Should I be needing an IDE to code in C++? - rjammala

I personally prefer emacs but compared to Xcode and other IDEs, I see it lacking in features.
======
xyzzy123
You don't need an IDE, but for larger scale projects, I find that IDE features
do save time.

However, with some effort (and some rough edges), Emacs can be configured to
do anything a "dedicated" IDE can do.

The main timesavers for me are navigation (quick open file, browse tree, jump
to definition) and refactoring (find & rename references). Emacs can do all
these. You might want to look into setting up ctags, speedbar, syntax
highlighting & indentation prefs etc.

A quick google finds a couple of guides:

    
    
      * http://truongtx.me/2013/03/10/emacs-setting-up-perfect-environment-for-cc-programming/
      * http://tuhdo.github.io/c-ide.html
    

Which both seem quite approachable.
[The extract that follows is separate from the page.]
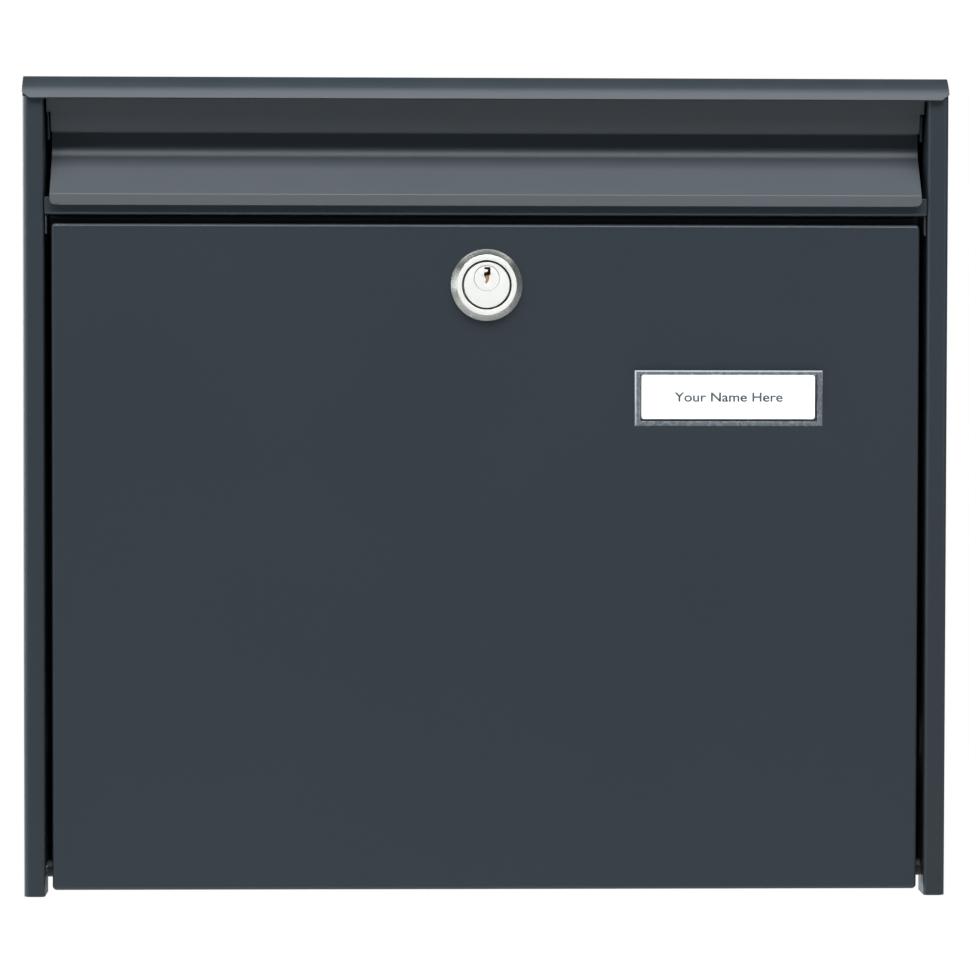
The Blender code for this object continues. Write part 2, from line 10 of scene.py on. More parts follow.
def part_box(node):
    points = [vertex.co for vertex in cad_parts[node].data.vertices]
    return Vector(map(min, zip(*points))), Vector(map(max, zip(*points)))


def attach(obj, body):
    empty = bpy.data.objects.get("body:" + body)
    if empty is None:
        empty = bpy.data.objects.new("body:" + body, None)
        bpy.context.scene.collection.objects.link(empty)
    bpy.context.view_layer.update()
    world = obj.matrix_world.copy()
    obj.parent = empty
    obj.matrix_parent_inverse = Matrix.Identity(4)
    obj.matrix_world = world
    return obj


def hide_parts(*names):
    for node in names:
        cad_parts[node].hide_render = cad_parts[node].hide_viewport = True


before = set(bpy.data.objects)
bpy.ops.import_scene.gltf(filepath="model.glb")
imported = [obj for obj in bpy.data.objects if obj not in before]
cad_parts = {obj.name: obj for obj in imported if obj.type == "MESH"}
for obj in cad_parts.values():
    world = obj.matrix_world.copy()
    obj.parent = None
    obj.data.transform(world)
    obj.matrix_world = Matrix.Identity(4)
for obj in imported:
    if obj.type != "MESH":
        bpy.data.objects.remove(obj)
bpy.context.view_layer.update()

# The camera ---------------------------------------------------------------------------------------
# It stands a little left of the middle and above it, far enough away for a long lens, and looks
# slightly down and to the right.

MM = 0.001
CAMERA_PLACE = (-45.3, 1692.6, 61.7)
CAMERA_YAW, CAMERA_PITCH, CAMERA_ROLL = (math.radians(turn) for turn in (1.608, 2.197, 0.0995))
CAMERA_LENS, CAMERA_SENSOR = 151.2, 36.0
CAMERA_NEAR, CAMERA_FAR = 0.01, 50.0


def at(x, out, height):
    """A point in metres from millimetres: to the right, out from the wall, and up."""
    return Vector((x, -out, height)) * MM


def stand_camera():
    """Aims by yaw and pitch, then rolls the picture's right and up about the line of sight."""
    ahead = Vector(
        (
            math.sin(CAMERA_YAW) * math.cos(CAMERA_PITCH),
            math.cos(CAMERA_YAW) * math.cos(CAMERA_PITCH),
            -math.sin(CAMERA_PITCH),
        )
    )
    level = Vector((math.cos(CAMERA_YAW), -math.sin(CAMERA_YAW), 0.0))
    upright = level.cross(ahead)
    right = level * math.cos(CAMERA_ROLL) + upright * math.sin(CAMERA_ROLL)
    up = upright * math.cos(CAMERA_ROLL) - level * math.sin(CAMERA_ROLL)
    data = bpy.data.cameras.new("camera")
    data.lens = CAMERA_LENS
    data.sensor_width = CAMERA_SENSOR
    data.clip_start, data.clip_end = CAMERA_NEAR, CAMERA_FAR
    camera = bpy.data.objects.new("camera", data)
    bpy.context.scene.collection.objects.link(camera)
    turn = Matrix((right, up, -ahead)).transposed().to_4x4()
    camera.matrix_world = Matrix.Translation(at(*CAMERA_PLACE)) @ turn
    bpy.context.scene.camera = camera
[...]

I didn't see refactoring covered, but it's
also do-able.

------
jzwinck
IDEs win if you need fancy refactoring features or are working on an
unfamiliar codebase (or, heaven forbid, one whose build system only works in
an IDE). Otherwise, if you like Emacs, enjoy it.

------
borcunozkablan
in fact, xcode and emacs are not in same category exactly. emacs isn't
complete ide, it is full-featured text editor. because you think it is an ide,
it has some lack. if you work on mac osx, xcode may be more appropriate for
your demand.

------
rjammala
Thanks for all the replies.